Identify your flight potential customers. These are customers who register complaints, call more often, call to ask about their contracts or obligation, or even more obviously, call to see how they can close their account. Sometimes, all it takes is a phone call, a relevant promotion or a customer loyalty reward to woo them back. Other times it takes a lot more.
Lead Leakage
Lost leads and sale opportunities don't have to mean lost business. Tracking reasons why you did not win the quote can lead to improved sales performance, identification of problem areas or new product development—or even re-engaging the prospect upon changes in the situation. If your customers call to ask about a seemingly complimentary service that you don't currently provide, you might consider tracking the demand for that service and whether you can provide the service at the right price point.
Sales Orders
Measure the characteristics for successful deals. This can show you what you are doing right—and potentially how you can scale those efforts. It can also help you to increase customer share with customers that already know and like your company. Don't rest on your laurels. Leverage personalization, devise highly relevant messaging, implement promotions with complimentary products and keep customers coming back for more. Also look at the intervals between orders. This analysis can help you determine the sales cycle of each product so you can anticipate and focus your marketing prior to when people will start to re-order.
Customer Collections
Many sales organizations ignore measuring or relating the receivables aspect with the rest of the sales cycle. This can cause sales people to keep selling products to companies who may be credit risks. Traditionally, sales and Accounts Receivable are parts of the same equation that never the twain shall meet.

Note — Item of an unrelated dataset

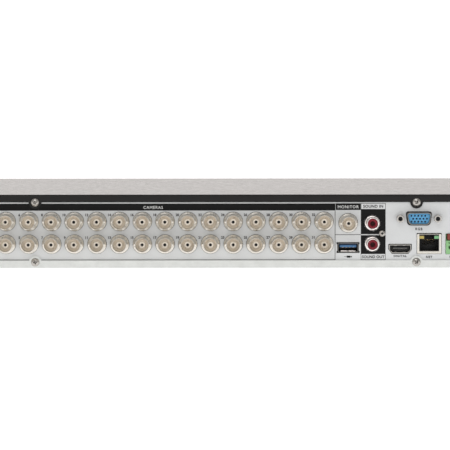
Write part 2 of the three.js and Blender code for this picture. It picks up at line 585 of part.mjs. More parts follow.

Organizations sometimes do have legitimate reasons for doing this. They want their salesforce to sell, not collect. However, many a commission or bonus is tied to revenue recognition. This KPI should be visible to your sales people. They have built strong relationships with the customers and can influence getting that invoice paid better than a nameless voice on the phone or a piece of paper sent in the mail.
People Metrics
Everyone wants to know who their most successful sales, marketing and other staff are. High achievers should be recognized. Furthermore, they should be emulated. Keep tabs on your most valuable assets, your employees; high producers as well as low producers.
Timely performance metrics permit quick implementation of measures that can help your people achieve their goals. Like customers, it can often be faster and cheaper to improve an employee's performance than hire new staff. By identifying the performance metrics for successful employees, you can also identify key requirements and skill sets for new hires, thus making recruiting less of a game of chance.
Services Delivery
Company services delivery creates an initial strong impression for every customer. Prospects and customers gauge whether a company delivers what it promises and whether it delivers on time—so its critical that the company measure the same. Compare your delivery performance to your sales trend. One usually lags behind the other but they are directly related. Sales people can also use this data to better inform their customers. If your company is experiencing longer lag time for delivery, your sales people can adjust their promised delivery dates. Of if customer satisfaction scores for a given product fall, quality control may need to step in.
Organizations spend an inordinate amount of time reviewing the wrong data; or at least not the most valuable data that can lead to the most timely progress for the most important objectives. The challenge is to identify which data sets deliver the biggest impact, discover the most telling metrics and display them in a way that makes the information immediately actionable.